Senin, 18 Agustus 2008

Tak Ada Mainan, Ya Main Tangan







SATU KARUNG RONGSOKAN MAINAN PLASTIK YANG HARUS DIBUANG.
Itulah hasil beres-beres rumah selama liburan. Ya, rongsokan itu berasal dari mainan anak lelaki kami 6 tahun lalu.
Kami ingat, ketika kecil bertubi-tubi ia dibelikan mobil-mobilan plastik, senjata plastik, truk, helikopter dsbnya. Mainan diberikan oleh orang tua, paman, bibi, teman.
Melihat sampah itu, kami berpikir apa betul anak baru bisa bermain kalau ada mainan?
Anak dan permainan tak dapat dipisahkan. Bermain merupakan salah satu cara anak mengembangkan imajinasi, mengekplorasi dunia, bersosialisasi dengan teman-temannya.
Bermain itu penting.
Itu bisa dilakukan dengan benda mainan atau tanpa mainan.

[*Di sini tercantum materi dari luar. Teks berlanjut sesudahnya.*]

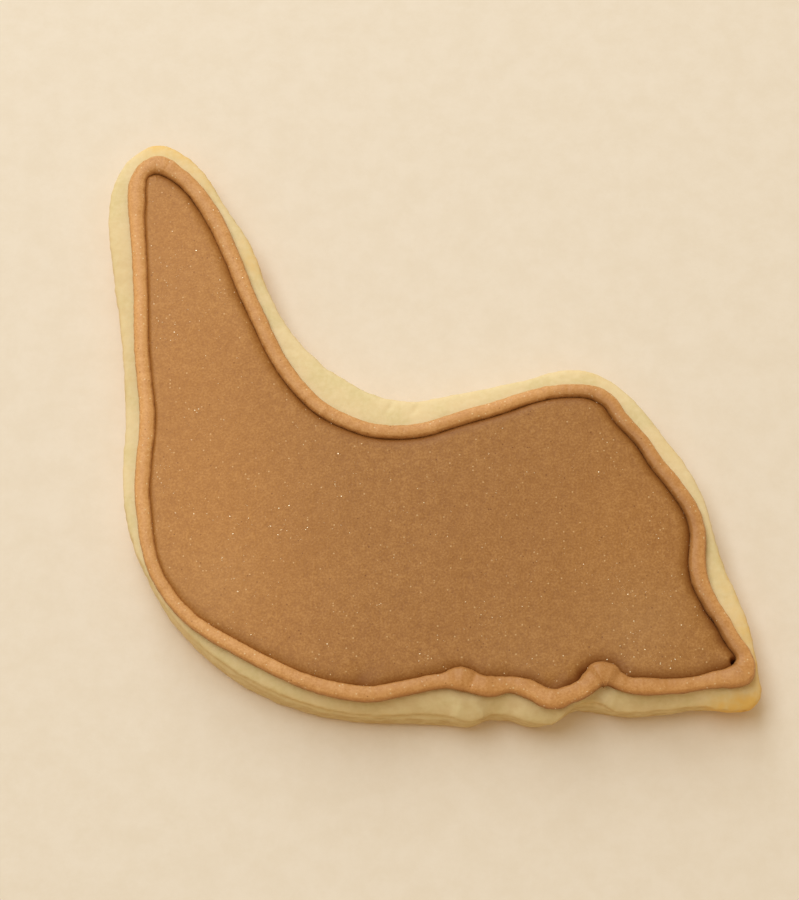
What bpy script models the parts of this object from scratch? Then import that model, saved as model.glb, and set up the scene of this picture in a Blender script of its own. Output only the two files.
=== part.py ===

Benda mainan adalah benda yang dirancang khusus dan dijual sebagai mainan anak seperti mobil2an/boneka Ya, tentu saja kalau mau hemat kita bisa membuatkan mainan baginya dari kulit jeruk Bali, dari kayu dari bahan yang terdapat di sekitar kita yang murah dan aman. Atau dengan benda sehari-hari yang dialih fungsikan sebagai mainan (ember besar jadi perahu, sapu jadi bedil).
Tanpa mainan? Ya anak bisa bermain dengan hepi, murah meriah tanpa benda mainan seperti di atas. Bagaimana? Saya menyadari ini ketika melihat 4 anak kecil di pinggir warung di pasar sedang bermain, permainan tradisional dengan memanfaatkan anggota tubuh mereka, yakni tangan. Tangan dilipat, dikepal, dicubit, ditumpuk, digerakkan dstnya. Inilah permainan tanpa benda mainan. Inilah permainan tradisional kampung yang sudah tidak asing lagi, dimainkan sambil berpantun atau dilagukan.
Dari pengamatan saya melihat permainan ini juga bisa memenuhi fungsi sosial, keakraban, kontak fisik, kecekatan, melatih ikepekaan irama yang tidak kita dapati pada game komputer, minim pada benda mainan modern (yang banyak disentuh cuma boneka/mobil mainannya)Begitu banyak permainan modern yang tak memiliki dimensi ini.
Padahal , Indonesia kaya akan tradisi semacam ini.